Now that I have been a venture capitalist for over five years I’m able to recognize more patterns and one is around term sheet negotiation.  This last negotiation was a breeze.  The founders were tough, but they knew what was important to them.   I also know what is important to me and we were able to have a set of frank, open, and friendly conversations about it and we were able to sign inside of 48 hours.

In my experience this is likely to mean that my experience with these founders will be similar.  We’ll likely have frank and open discussions around the issues in the business but always be able to work together in a friendly way to get to a positive conclusion.  I’m excited.

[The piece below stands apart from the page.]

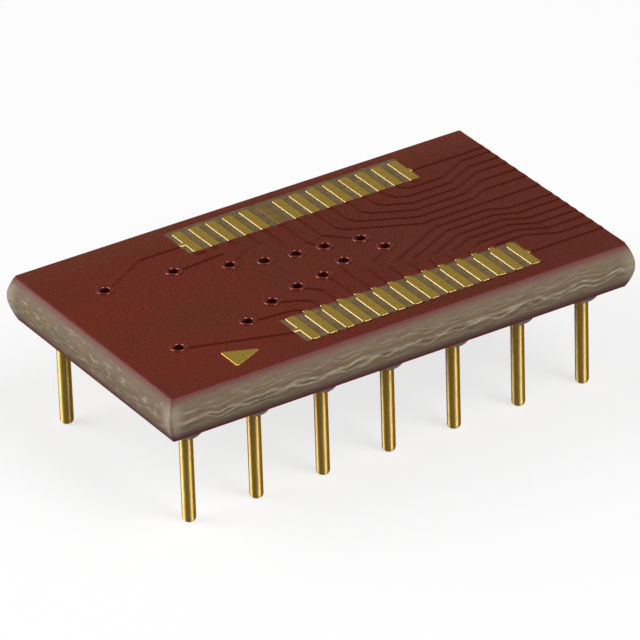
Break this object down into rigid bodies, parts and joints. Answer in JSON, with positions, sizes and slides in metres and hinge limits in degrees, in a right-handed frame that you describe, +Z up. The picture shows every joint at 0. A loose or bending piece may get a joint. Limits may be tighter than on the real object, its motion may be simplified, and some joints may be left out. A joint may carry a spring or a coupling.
{
  "type": "ic socket adapter",
  "caption": "Small red circuit board with fine-pitch chip lands on its top face and two rows of round gold pins underneath, to plug a surface-mount chip into a dual in-line socket.",
  "frame": {"origin": "under the middle of the board, on the plane of the pin tips", "axes": "+X along the board, from the end beside pin 1 to the end where the panel went on; +Y from the front row of pins (1 to 7) to the rear row (8 to 14); +Z up from the pin tips to the chip lands"},
  "size_m": [0.0178, 0.0102, 0.0054],
  "materials": {
    "laminate": "glass-fibre epoxy laminate, rough where it was snapped",
    "solder_mask": "deep red semi-gloss solder mask",
    "gold_plate": "thin gold plate over copper, satin",
    "copper": "plated copper foil",
    "pin_gold": "gold plated turned pin, bright",
    "solder": "shiny grey solder"
  },
  "bodies": {
    "root": {"board_core": "laminate", "top_solder_mask": "solder_mask", "bottom_solder_mask": "solder_mask", "front_lands": "gold_plate", "rear_lands": "gold_plate", "pin_one_mark": "gold_plate", "front_traces": "copper", "rear_traces": "copper", "bottom_traces": "copper", "via_barrels": "copper", "pin_pads": "copper", "pin_01": "pin_gold", "pin_02": "pin_gold", "pin_03": "pin_gold", "pin_04": "pin_gold", "pin_05": "pin_gold", "pin_06": "pin_gold", "pin_07": "pin_gold", "pin_08": "pin_gold", "pin_09": "pin_gold", "pin_10": "pin_gold", "pin_11": "pin_gold", "pin_12": "pin_gold", "pin_13": "pin_gold", "pin_14": "pin_gold", "solder_joint_01": "solder", "solder_joint_02": "solder", "solder_joint_03": "solder", "solder_joint_04": "solder", "solder_joint_05": "solder", "solder_joint_06": "solder", "solder_joint_07": "solder", "solder_joint_08": "solder", "solder_joint_09": "solder", "solder_joint_10": "solder", "solder_joint_11": "solder", "solder_joint_12": "solder", "solder_joint_13": "solder", "solder_joint_14": "solder"}
  },
  "joints": []
}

I’ve had a few term sheet negotiations that have been less than satisfying.  They took forever to get closed, if ever, and we spent as much time on the nits as on the substantive issues.  One founder wanted to negotiate out of having to pay $10K in lawyer fees.  Said just because it was always done that way doesn’t mean we had to do it that way this time.  Turns out that person wanted to rewrite the book of convention on every decision he made.  I can’t tell you that’s why his company failed but it sure didn’t help.  Another person didn’t want preferred shareholders to have any preferred rights.  He never should have taken investor money and probably won’t again.  My favorite was the guy who wanted a relocation bonus….to move his boat to the bay area.  Not a boat he lived on, mind you, but one that he sailed occasionally.  That term sheet was never signed and it was probably best for both of us.

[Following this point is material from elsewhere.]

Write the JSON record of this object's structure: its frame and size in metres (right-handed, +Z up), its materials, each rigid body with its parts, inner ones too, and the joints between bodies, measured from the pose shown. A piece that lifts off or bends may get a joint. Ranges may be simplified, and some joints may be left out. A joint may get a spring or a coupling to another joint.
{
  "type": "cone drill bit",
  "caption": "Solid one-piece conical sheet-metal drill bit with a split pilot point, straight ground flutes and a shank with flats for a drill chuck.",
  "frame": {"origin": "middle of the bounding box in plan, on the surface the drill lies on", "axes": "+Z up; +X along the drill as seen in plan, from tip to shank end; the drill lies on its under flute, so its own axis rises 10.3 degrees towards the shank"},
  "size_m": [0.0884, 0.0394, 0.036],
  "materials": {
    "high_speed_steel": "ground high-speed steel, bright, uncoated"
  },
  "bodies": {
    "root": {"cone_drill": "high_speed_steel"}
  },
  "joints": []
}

This doesn’t go one way, either.  The investor who spends hours browbeating you to avoid a tiny reduction in the option pool will also be tying up board meetings for an hour to talk about an assumption on line 18 of the revenue model submitted for discussion.   Is she too-clever-by-half, developing complex financial structures that even your lawyer can’t understand?  Expect to hear from this investor every time you are in contract with a customer as she tries to tell you how to structure that deal.  Does he wait until the day of close and then call you and tell you that he found out you have a competitor and is going to lower the valuation by 30% now that you are in a lockup?  This person is always going to be trying to find and exploit any leverage they have over common.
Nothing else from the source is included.